The self-regulated learning is the process of taking control and evaluating one's own learning and behavior. This emphasizes control by the individual who monitors, directs and regulates actions toward goals of information. In goal attainment self-regulation it is generally described in these four components of self-regulation. Standards, which is the desirable behavior. Motivation, to meet the standards. Monitoring, situations and thoughts that precede breaking standards. Willpower, internal strength to control urges.

Illness behavior in self-regulation deals with issues of tension that arise between holding on and letting go of important values and goals as those are threatened by disease processes. Also people who have poor self-regulatory skills do not succeed in relationships or cannot hold jobs. Sayette (2004) describes failures in self-regulation as in two categories: under regulation and misregualtion. Under regulation is when people fail to control oneself whereas misregualtion deals with having control but does not bring up the desired goal (Sayette, 2004).

== Criticisms/challenges ==
One challenge of self-regulation is that researchers often struggle with conceptualizing and operationalizing self-regulation (Carver & Scheier, 1990). The system of self-regulation comprises a complex set of functions, including research cognition, problem solving, decision making and meta cognition.

Ego depletion refers to self control or willpower drawing from a limited pool of mental resources. If an individual has low mental activity, self control is typically impaired, which may lead to ego depletion. Self control plays a valuable role in the functioning of self in people. The illusion of control involves the overestimation of an individual's ability to control certain events. It occurs when someone feels a sense of control over outcomes although they may not possess this control. Psychologists have consistently emphasized the importance of perceptions of control over life events. Heider proposed that humans have a strong motive to control their environment.

Reciprocal determinism is a theory proposed by Albert Bandura, stating that a person's behavior is influenced both by personal factors and the social environment. Bandura acknowledges the possibility that individual's behavior and personal factors may impact the environment. These can involve skills that are either under or overcompensating the ego and will not benefit the outcome of the situation.

Recently, Baumeister's strength model of ego depletion has been criticized in multiple ways. Meta-analyses found little evidence for the strength model of self-regulation and for glucose as the limited resource that is depleted.
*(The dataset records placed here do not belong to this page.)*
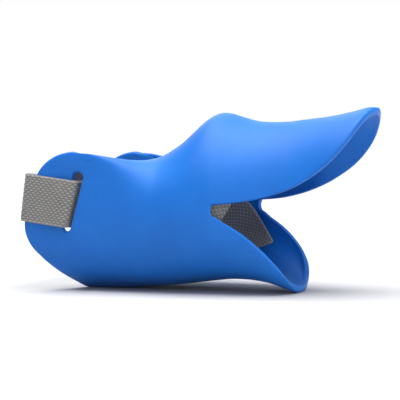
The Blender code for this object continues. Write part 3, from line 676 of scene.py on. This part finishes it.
def webbing_piece(name, rows, mat, width=WEB_WIDTH, thick=WEB_THICK, along=0.30, cells=84, relief=0.15,
                  round_start=1.6, round_end=1.6):
    rows = np.array(rows)                                   # (R, K, 3)
    mid = rows[:, rows.shape[1] // 2]
    lengths = np.concatenate([[0], np.cumsum(np.linalg.norm(mid[1:] - mid[:-1], axis=1))])
    total = lengths[-1]
    count = int(round(total / along))
    us = np.linspace(0, total, count + 1)
    sheet = catmull(lengths, rows, us)                       # fine along
    v0 = ACROSS * width / 2
    vs = np.linspace(-width / 2, width / 2, cells + 1)
    fine = np.stack([catmull(v0, sheet[r], vs) for r in range(len(us))])   # (U, V, 3)
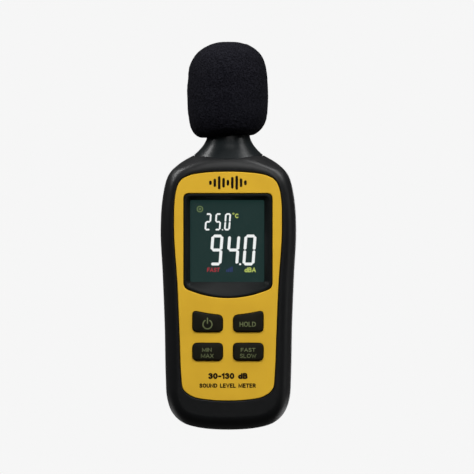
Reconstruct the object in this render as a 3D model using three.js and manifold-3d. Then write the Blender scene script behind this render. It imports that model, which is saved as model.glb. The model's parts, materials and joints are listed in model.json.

A pre-registered trial did not find any evidence for ego depletion. Several commentaries have raised criticism on this particular study.
In summary, many central assumptions of the strength model of self-regulation seem to be in need of revision, especially the view of self-regulation as a limited resource that can be depleted and glucose as the fuel that is depleted seems to be hardly defensible without major revisions.

== Conclusion ==
Self-regulation can be applied to many aspects of everyday life, including social situations, personal health management, impulse control and more. Since the strength model is generally supported, ego depletion tasks can be performed to temporarily tax the amount of self-regulatory capabilities in a person's brain. It is theorized that self-regulation depletion is associated with willingness to help people in need, excluding members of an individual's kin. Many researchers have contributed to these findings, including Albert Bandura, Roy Baumeister and Robert Wood.